Cuando uno va a vivir a una casa
tan antigua lo primero que piensa es, ¿habrá fantasmas? En nuestro caso ya lo
sabíamos porque antes de ir a vivir allí nosotros ya había vivido antes mi tía
y ya llevábamos muchos años trabajando en aquella casa. Había fantasmas. Lo que
no estaba claro era cuántos ni por dónde.
La cuestión de compartir el
espacio con más gente de la que crees que hay es sencilla. Basta con dar las
gracias si se te abre la puerta, que la gente se merece un respeto, poner flores,
que les gustan mucho y, si por alguna causa molestan, pedir por favor que paren
con un “¡Hala venga, deja ya de hacer ruido, por favor, que mañana tengo muchas
cosas que hacer!” o algo parecido y sobre todo —y
esto es lo más importante— no andar
jodiéndoles con Curas, psicofonías, exorcismos y demás majaderías, que al fin y
al cabo ellos están en su casa y ellos la vieron antes.

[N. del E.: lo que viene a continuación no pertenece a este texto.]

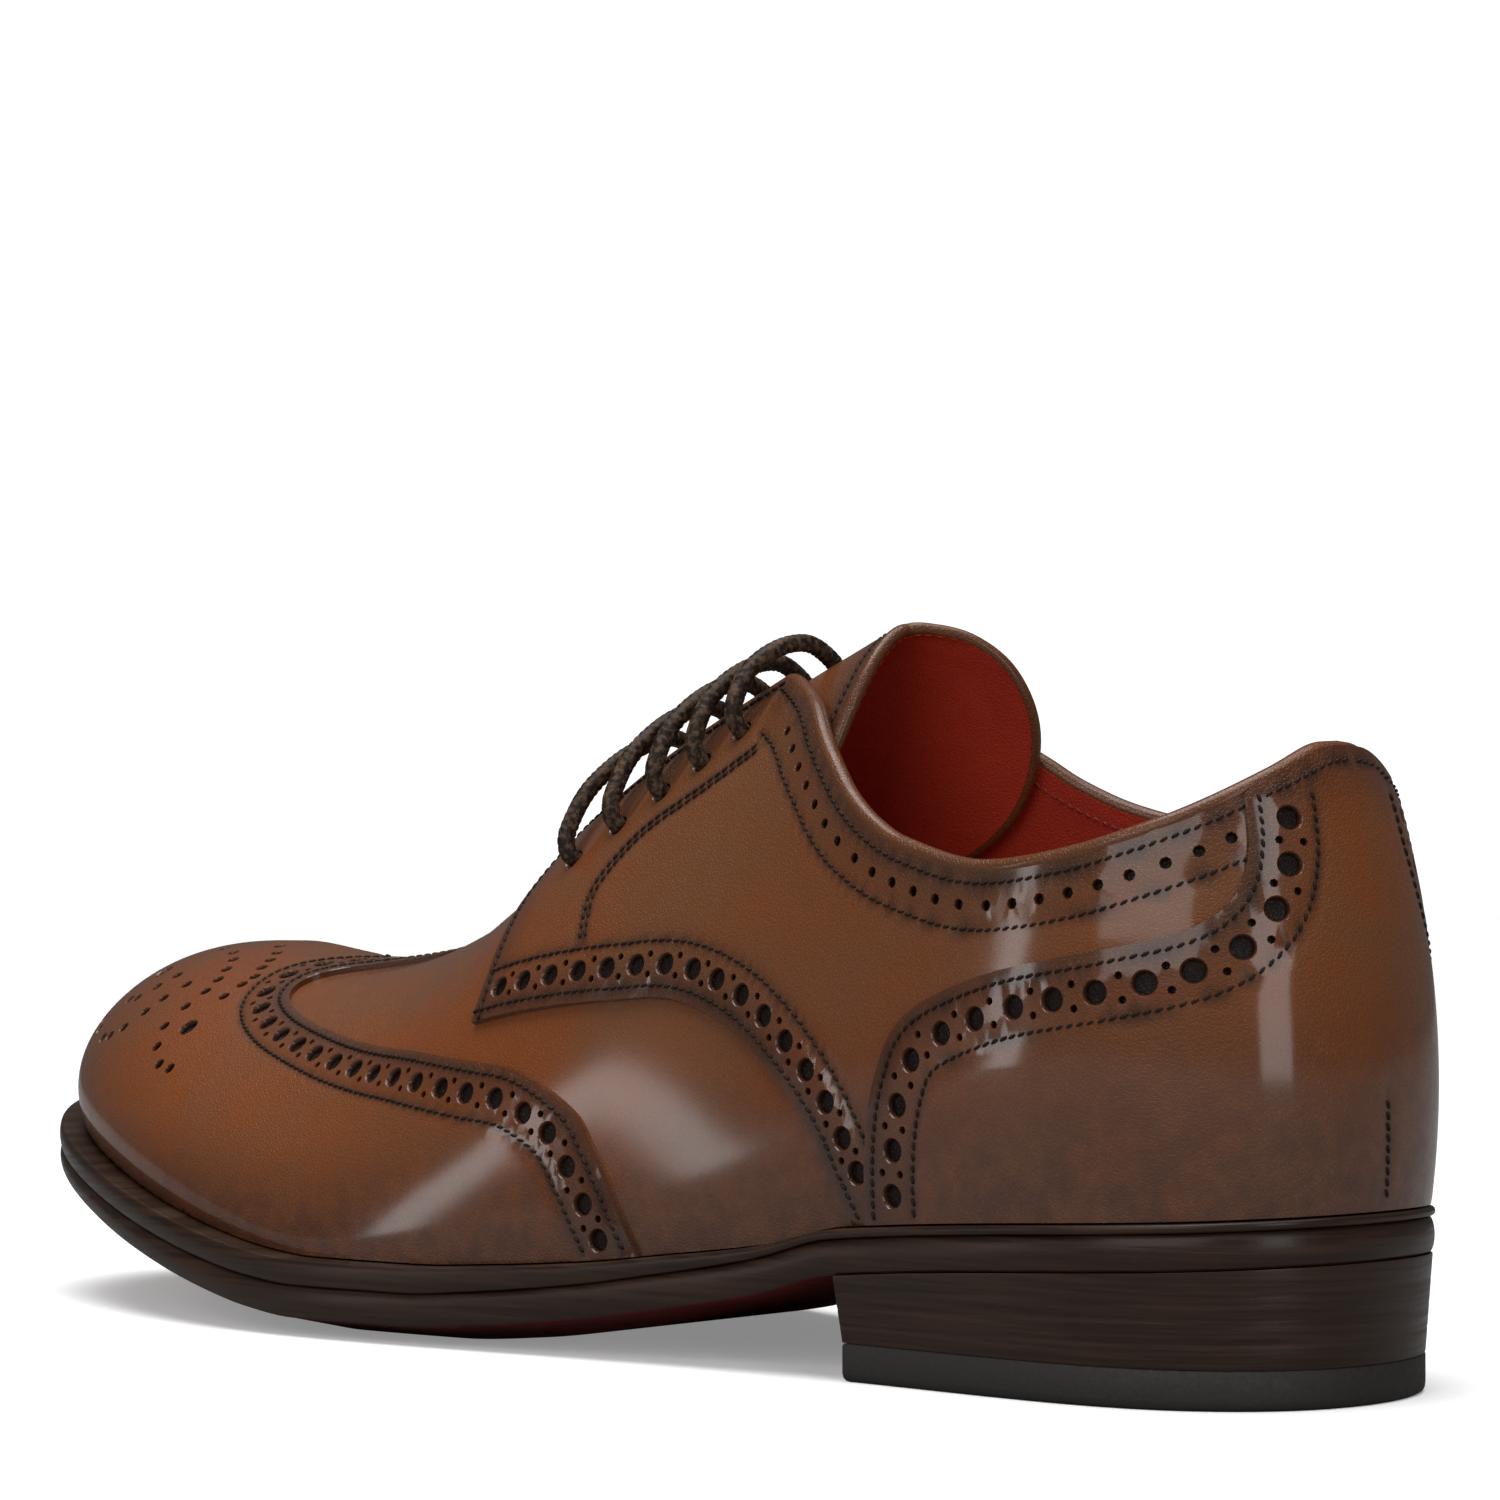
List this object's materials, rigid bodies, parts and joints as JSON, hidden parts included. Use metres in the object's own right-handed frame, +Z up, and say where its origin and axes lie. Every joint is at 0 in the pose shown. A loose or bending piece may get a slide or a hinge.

Todas estas cosas cuando eres
novato no las sabes así que, cuando la luz empezó a fluctuar misteriosamente,
las puertas y los cajones a abrirse sin mediación alguna y el montaplatos a
subir y bajar solo mientras las luces se encendían y apagaban solas mi padre,
que nunca había creído en semejantes cosas, se fue a hablar con el párroco de
San Gil, que para su sorpresa se tomó el asunto muy en serio, hasta tal punto
que le pidió unos días a mi padre para poder consultar con el Diácono del
Pilar. Realizadas las consultas un día quedó con mi padre, al que acompañaban
otros adultos que tenían curiosidad en el tema y, con una estola que él nunca
había visto, fue recitando unas salmodias especiales para la ocasión mientras
iba echando agua bendita, que llevaba en un balde grande rojo de plástico que
le habíamos dejado porque el edificio en total tenía ocho plantas (o nueve si
contábamos un pasadizo que moría en una cúpula llena de escombros) y hacía
falta mucha agua bendita.
Parece que lo que sea que
hubiera allí se cabreó mucho y no le faltaba razón. Al fin y al cabo, ¿quiénes
eran esos tipos para llevarle un párroco y además decirle lo que tenía que
hacer? Aquella misma noche mi padre, que no había estado enfermo en treinta
años, cogió un gripazo de los gordos y, además, le robaron el coche.
A partir de esa noche los
episodios extraños se multiplicaron, por ejemplo, el montaplatos que unía el
bar con el restaurante que estaba en el primer piso empezó al día siguiente a
subir y a bajar solo cada vez más rápido hasta que se empotró en la parte de
arriba, en la viga que lo sostenía, como si quisiera subir más y más arriba.
Cuando los técnicos del montacargas vinieron a arreglarlo no salían de su
asombro. Nos dijeron que aquello era imposible. Que un ascensor se puede quedar
atascado, caerse... Pero es imposible que “se pase de parada”, es decir, si
tiene dos paradas, arriba y abajo, no puede ser que intente seguir subiendo o
bajando más allá de las paradas que tenga.
Por suerte con los años
aprendimos a respetarles y así conseguimos que ellos también nos respetaran a
nosotros.
Así que, si vas a vivir a una
casa antigua compórtate, lleva unas flores y respeta a la gente.